Есть ад — это несомненно; но так же ли несомненно и то, что муки ада вечны? Слово «вечный», на арамейском языке Иисуса, не имеет того отвлеченно-метафизического смысла «бесконечного времени», как греческое слово aionion, и слова того же смысла, на философском языке, от Аристотеля до Канта. «Вечность», «век», на языке Иисуса, так же подобны мигу, как бесконечно длительному времени: вечностью может казаться и миг для крайней меры мучений. Словом «вечный» определяется не количество времени, в которое длятся муки, а качество мук.
Сказываю тебе: не выйдешь оттуда (из темницы), пока не отдашь и последней полушки. (Лк. 12, 59.)
Значит, когда-нибудь отдано будет все, и кончится заключение в темнице ада.
Что же значит «вечность мук» в Евангелии?
Как собирают плевелы и огнем сжигают, так будет и при кончине века сего сего (Мт. 13, 40),
в конце «вечности земной» — «земного века», tou aionos. «Плевелы» — «сыны Лукавого» — «мнимые», «не-сущие», — сгорят, как «солома на огне»; миг сгорания и будет для них «вечностью мук».
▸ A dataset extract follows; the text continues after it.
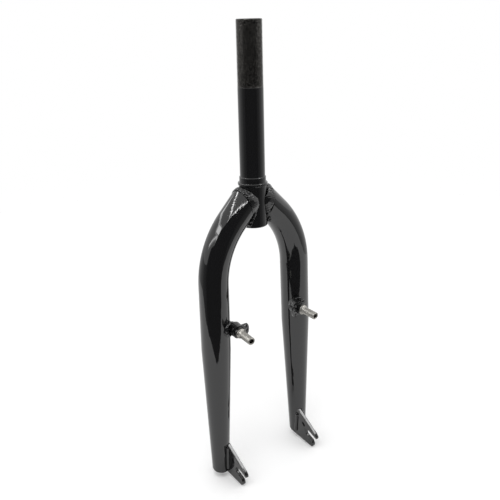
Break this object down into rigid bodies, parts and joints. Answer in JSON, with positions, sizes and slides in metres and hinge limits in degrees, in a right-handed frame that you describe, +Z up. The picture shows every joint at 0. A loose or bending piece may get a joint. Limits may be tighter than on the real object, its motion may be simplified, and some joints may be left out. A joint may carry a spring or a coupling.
{
  "type": "bmx fork",
  "caption": "Gloss black steel BMX fork with a threaded steerer, bent tapered legs, V-brake studs and slotted dropout plates.",
  "frame": {"origin": "on the steerer's axis, at the top face of the shoulder that the crown race sits on", "axes": "+Z up the steerer, -Y forwards, +X to the rider's left"},
  "size_m": [0.1432, 0.0629, 0.4768],
  "materials": {
    "black_paint": "gloss",
    "dark_steel": "turned",
    "bare_steel": "satin"
  },
  "bodies": {
    "root": {"steerer_tube": "black_paint", "leg_left": "black_paint", "leg_right": "black_paint", "leg_cap_left": "black_paint", "leg_cap_right": "black_paint", "dropout_left": "black_paint", "dropout_right": "black_paint", "brake_boss_left": "black_paint", "brake_boss_right": "black_paint", "spring_plate_left": "black_paint", "spring_plate_right": "black_paint", "crown_weld_left": "black_paint", "crown_weld_right": "black_paint", "boss_weld_left": "black_paint", "boss_weld_right": "black_paint", "outer_weld_left": "black_paint", "outer_weld_right": "black_paint", "inner_weld_left": "black_paint", "inner_weld_right": "black_paint", "brake_stud_left": "bare_steel", "brake_stud_right": "bare_steel"}
  },
  "joints": []
}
«Что такое ад?» — за этим вопросом встает для Данте-человека и всего человечества другой вопрос: «Что такое зло?» «Я искал мучительно, откуда зло, unde sit malum… и не было исхода», — говорит св. Августин о начале жизни своей и мог бы сказать о всей жизни. — «Бога моего не смея обвинять». На вопрос: «Откуда зло?» — он не может и не хочет ответить: «от Бога», и в этом бесконечно прав, потому что во зле не оправданный Бог хуже несущего; людям лучше сказать: «Нет Бога», чем сказать: «Зло от Бога». Но не это ли именно и сказано в надписи на двери Дантова ада:
Изобретательница вечных мук для ею же созданных тварей, истязательница вечная, — «Первая Любовь»: может ли это быть? Очень вероятно, что если не в уме, то в сердце Данте подымался иногда этот вопрос.